*Exercise directions:* Can the data below be set down again exactly, line for line?

*Given information:*
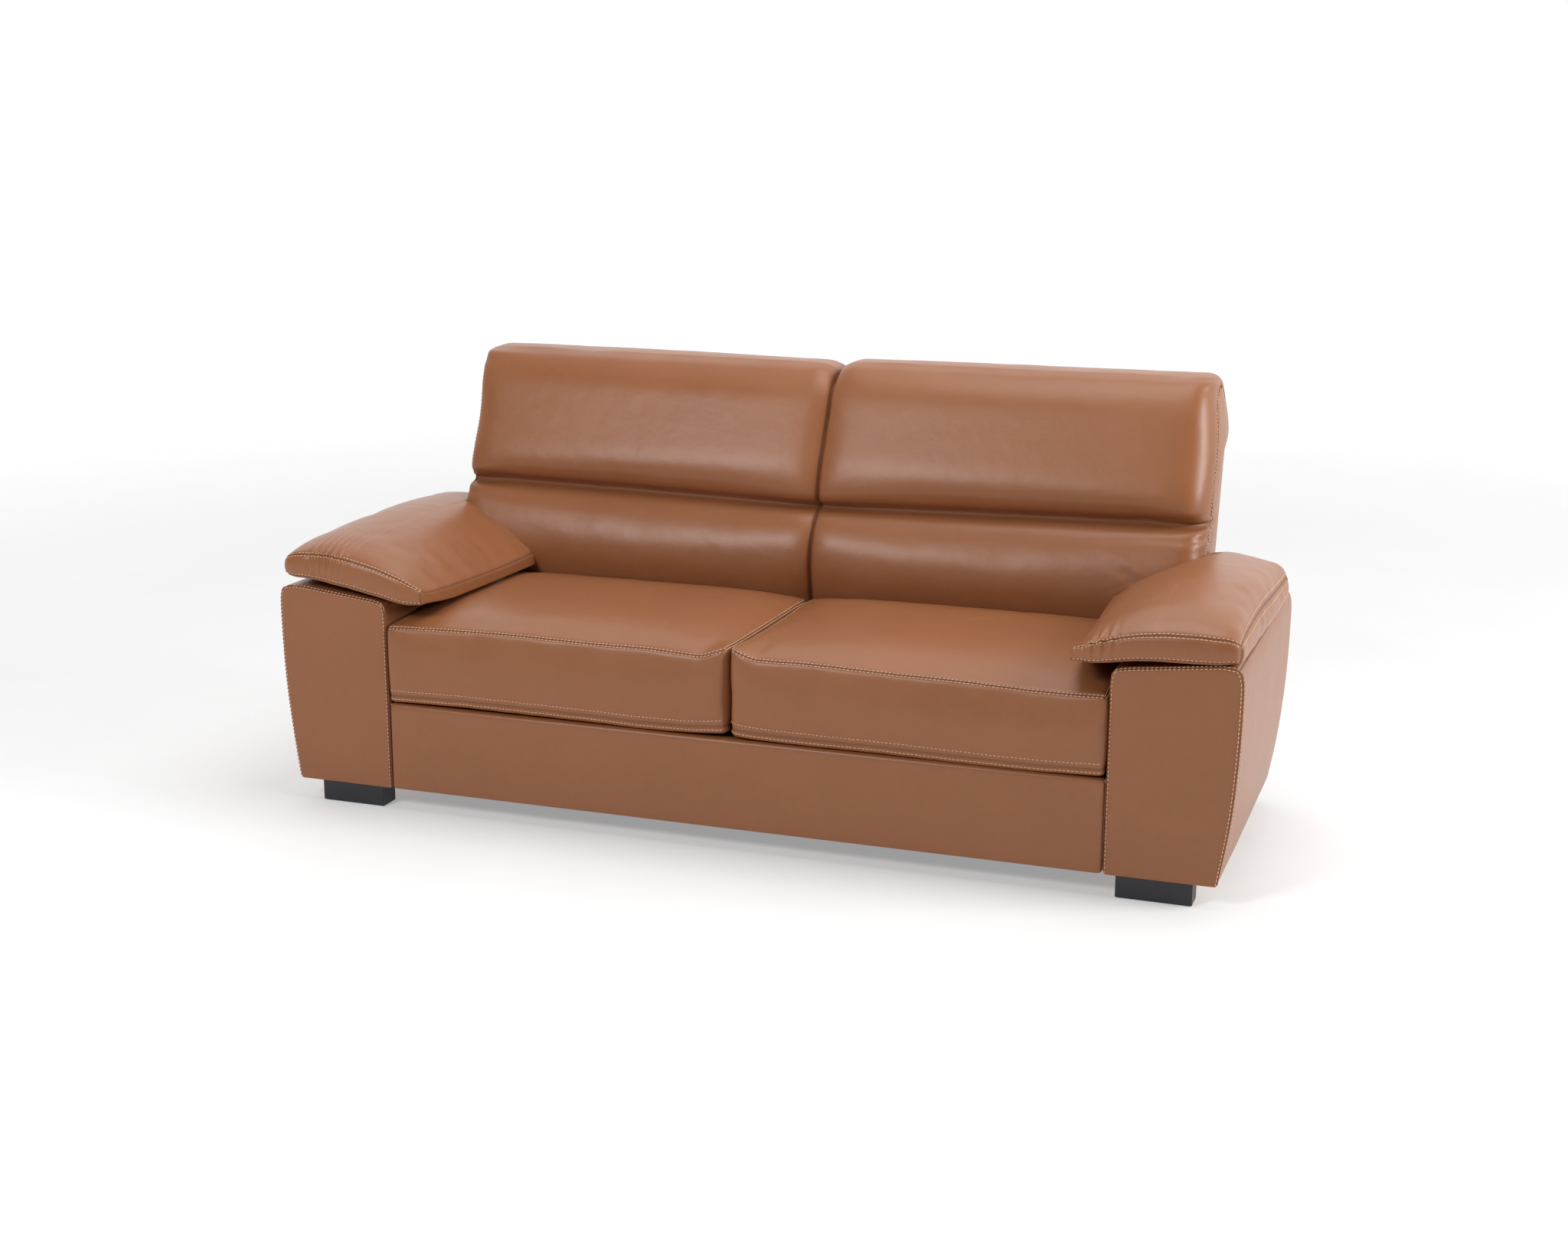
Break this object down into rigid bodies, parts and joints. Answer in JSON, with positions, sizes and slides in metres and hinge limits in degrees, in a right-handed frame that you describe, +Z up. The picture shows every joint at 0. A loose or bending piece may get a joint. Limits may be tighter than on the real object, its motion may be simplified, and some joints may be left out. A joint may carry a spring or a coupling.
{
  "type": "sofa",
  "caption": "Low upholstered sofa in cognac imitation leather with pillow arms, split back with lumbar roll, loose seat cushions and black block feet.",
  "frame": {"origin": "on the floor under the middle of the sofa's box", "axes": "+X along the seat to the right as seen from the front, +Z up, and the front faces -Y"},
  "size_m": [2.03, 0.854, 0.93],
  "materials": {
    "cognac_leather": "satin",
    "foam": "matte",
    "felt": "matte",
    "zinc_steel": "satin",
    "black_lacquered_wood": "satin",
    "spring_steel": "satin",
    "nonwoven_cloth": "matte",
    "webbing": "matte",
    "hardboard": "matte",
    "plywood": "matte",
    "pine": "matte"
  },
  "bodies": {
    "sofa_frame": {"arm_bolt_washers": "zinc_steel", "arm_bolts": "zinc_steel", "arm_bottom_board_left": "plywood", "arm_bottom_board_right": "plywood", "arm_cover_left": "cognac_leather", "arm_cover_right": "cognac_leather", "arm_front_panel_left": "plywood", "arm_front_panel_right": "plywood", "arm_inner_board_left": "plywood", "arm_inner_board_right": "plywood", "arm_outer_skin_left": "hardboard", "arm_outer_skin_right": "hardboard", "arm_pad_cover_left": "cognac_leather", "arm_pad_cover_right": "cognac_leather", "arm_pad_foam_left": "foam", "arm_pad_foam_right": "foam", "arm_rear_panel_left": "plywood", "arm_rear_panel_right": "plywood", "arm_top_board_left": "plywood", "arm_top_board_right": "plywood", "back_bolts": "zinc_steel", "back_centre_upright": "pine", "back_cushion_cover_left": "cognac_leather", "back_cushion_cover_right": "cognac_leather", "back_cushion_foam_left": "foam", "back_cushion_foam_right": "foam", "back_lower_rail": "pine", "back_outer_cover": "cognac_leather", "back_top_rail": "pine", "back_upright_left": "pine", "back_upright_right": "pine", "back_webbing": "webbing", "back_wing_post_left": "pine", "back_wing_post_right": "pine", "back_wing_rail_left": "pine", "back_wing_rail_right": "pine", "base_centre_rail": "pine", "base_corner_blocks": "pine", "base_front_rail": "pine", "base_rear_rail": "pine", "base_side_rail_left": "pine", "base_side_rail_right": "pine", "dust_cover": "nonwoven_cloth", "foot_bolts": "zinc_steel", "foot_front_left": "black_lacquered_wood", "foot_front_right": "black_lacquered_wood", "foot_glides": "felt", "foot_rear_left": "black_lacquered_wood", "foot_rear_right": "black_lacquered_wood", "front_rail_cover": "cognac_leather", "front_rail_foam": "foam", "seat_deck": "nonwoven_cloth", "seat_springs": "spring_steel", "spring_clips": "spring_steel", "tee_nuts": "zinc_steel"},
    "seat_cushion_left": {"seat_cover_left": "cognac_leather", "seat_foam_left": "foam"},
    "seat_cushion_right": {"seat_cover_right": "cognac_leather", "seat_foam_right": "foam"}
  },
  "joints": [
    {"name": "seat_cushion_left_slide", "type": "slide", "parent": "sofa_frame", "child": "seat_cushion_left", "axis": [0, -1, 0], "range_m": [0, 0.25]},
    {"name": "seat_cushion_right_slide", "type": "slide", "parent": "sofa_frame", "child": "seat_cushion_right", "axis": [0, -1, 0], "range_m": [0, 0.25]}
  ]
}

*Answer for this exercise:*
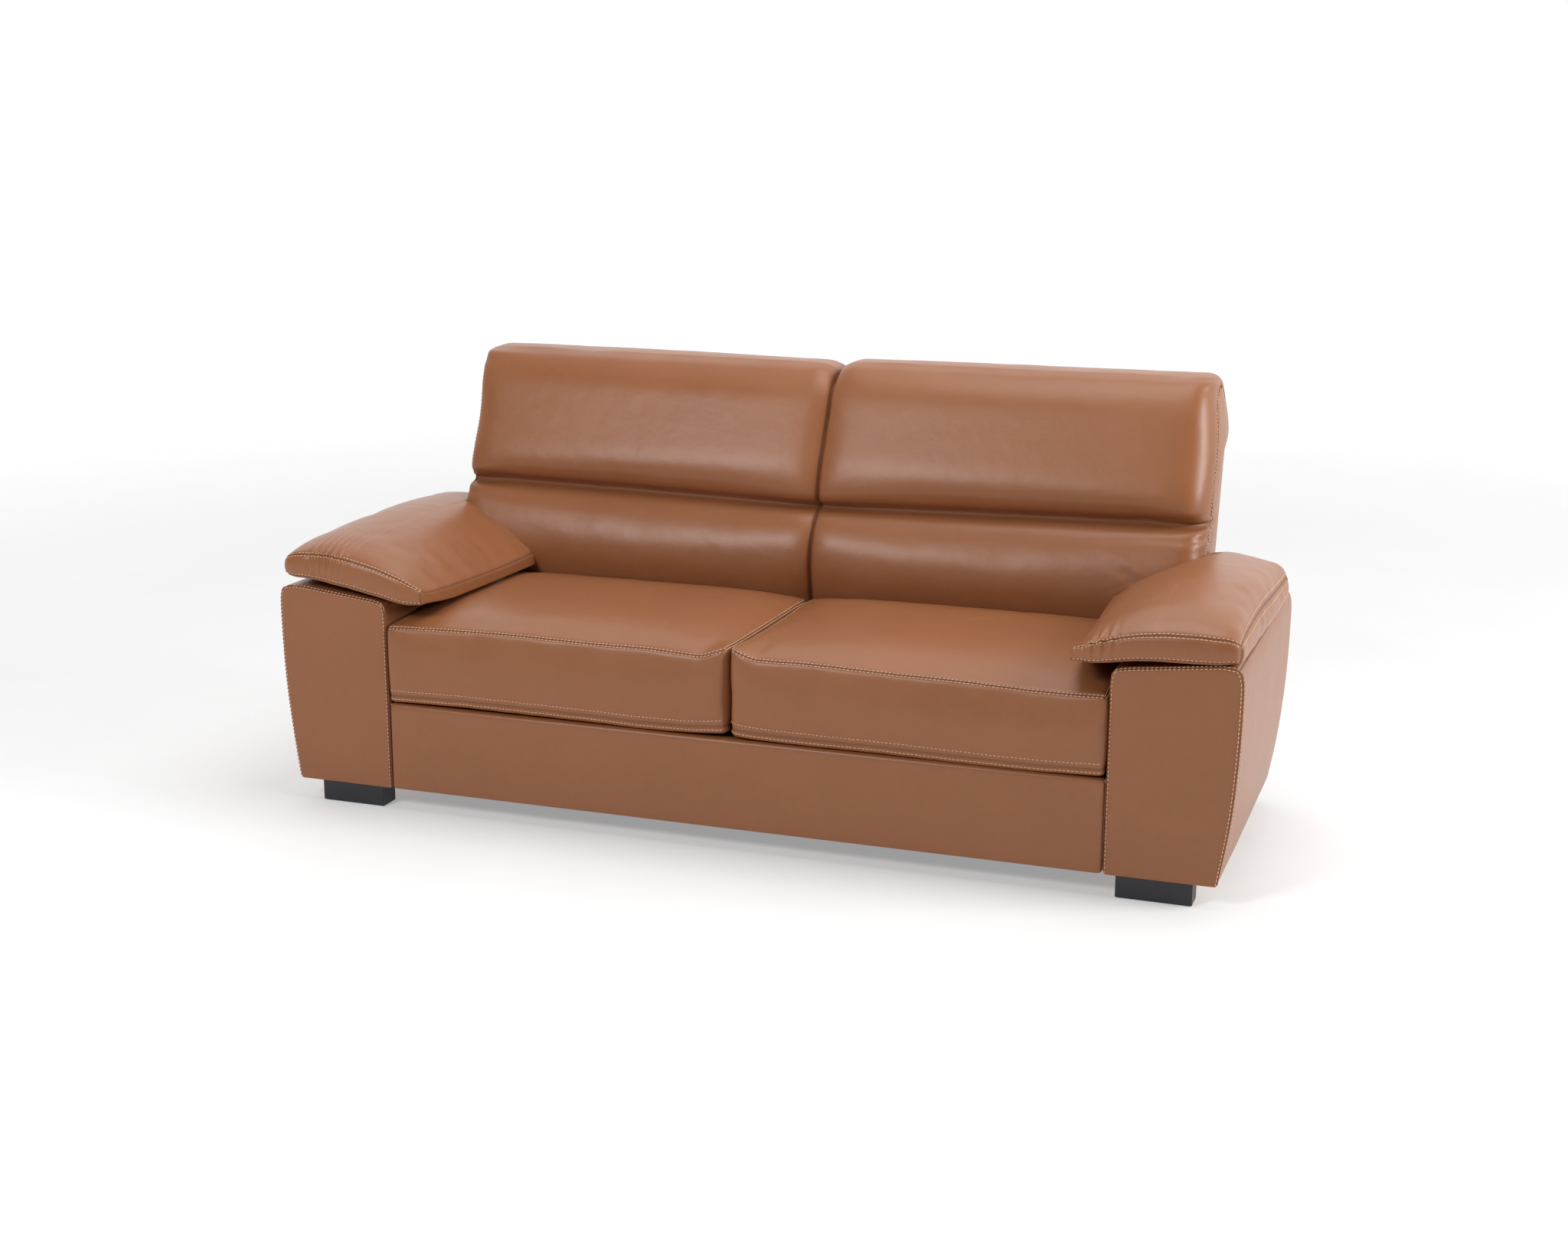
Break this object down into rigid bodies, parts and joints. Answer in JSON, with positions, sizes and slides in metres and hinge limits in degrees, in a right-handed frame that you describe, +Z up. The picture shows every joint at 0. A loose or bending piece may get a joint. Limits may be tighter than on the real object, its motion may be simplified, and some joints may be left out. A joint may carry a spring or a coupling.
{
  "type": "sofa",
  "caption": "Low upholstered sofa in cognac imitation leather with pillow arms, split back with lumbar roll, loose seat cushions and black block feet.",
  "frame": {"origin": "on the floor under the middle of the sofa's box", "axes": "+X along the seat to the right as seen from the front, +Z up, and the front faces -Y"},
  "size_m": [2.03, 0.854, 0.93],
  "materials": {
    "cognac_leather": "satin",
    "foam": "matte",
    "felt": "matte",
    "zinc_steel": "satin",
    "black_lacquered_wood": "satin",
    "spring_steel": "satin",
    "nonwoven_cloth": "matte",
    "webbing": "matte",
    "hardboard": "matte",
    "plywood": "matte",
    "pine": "matte"
  },
  "bodies": {
    "sofa_frame": {"arm_bolt_washers": "zinc_steel", "arm_bolts": "zinc_steel", "arm_bottom_board_left": "plywood", "arm_bottom_board_right": "plywood", "arm_cover_left": "cognac_leather", "arm_cover_right": "cognac_leather", "arm_front_panel_left": "plywood", "arm_front_panel_right": "plywood", "arm_inner_board_left": "plywood", "arm_inner_board_right": "plywood", "arm_outer_skin_left": "hardboard", "arm_outer_skin_right": "hardboard", "arm_pad_cover_left": "cognac_leather", "arm_pad_cover_right": "cognac_leather", "arm_pad_foam_left": "foam", "arm_pad_foam_right": "foam", "arm_rear_panel_left": "plywood", "arm_rear_panel_right": "plywood", "arm_top_board_left": "plywood", "arm_top_board_right": "plywood", "back_bolts": "zinc_steel", "back_centre_upright": "pine", "back_cushion_cover_left": "cognac_leather", "back_cushion_cover_right": "cognac_leather", "back_cushion_foam_left": "foam", "back_cushion_foam_right": "foam", "back_lower_rail": "pine", "back_outer_cover": "cognac_leather", "back_top_rail": "pine", "back_upright_left": "pine", "back_upright_right": "pine", "back_webbing": "webbing", "back_wing_post_left": "pine", "back_wing_post_right": "pine", "back_wing_rail_left": "pine", "back_wing_rail_right": "pine", "base_centre_rail": "pine", "base_corner_blocks": "pine", "base_front_rail": "pine", "base_rear_rail": "pine", "base_side_rail_left": "pine", "base_side_rail_right": "pine", "dust_cover": "nonwoven_cloth", "foot_bolts": "zinc_steel", "foot_front_left": "black_lacquered_wood", "foot_front_right": "black_lacquered_wood", "foot_glides": "felt", "foot_rear_left": "black_lacquered_wood", "foot_rear_right": "black_lacquered_wood", "front_rail_cover": "cognac_leather", "front_rail_foam": "foam", "seat_deck": "nonwoven_cloth", "seat_springs": "spring_steel", "spring_clips": "spring_steel", "tee_nuts": "zinc_steel"},
    "seat_cushion_left": {"seat_cover_left": "cognac_leather", "seat_foam_left": "foam"},
    "seat_cushion_right": {"seat_cover_right": "cognac_leather", "seat_foam_right": "foam"}
  },
  "joints": [
    {"name": "seat_cushion_left_slide", "type": "slide", "parent": "sofa_frame", "child": "seat_cushion_left", "axis": [0, -1, 0], "range_m": [0, 0.25]},
    {"name": "seat_cushion_right_slide", "type": "slide", "parent": "sofa_frame", "child": "seat_cushion_right", "axis": [0, -1, 0], "range_m": [0, 0.25]}
  ]
}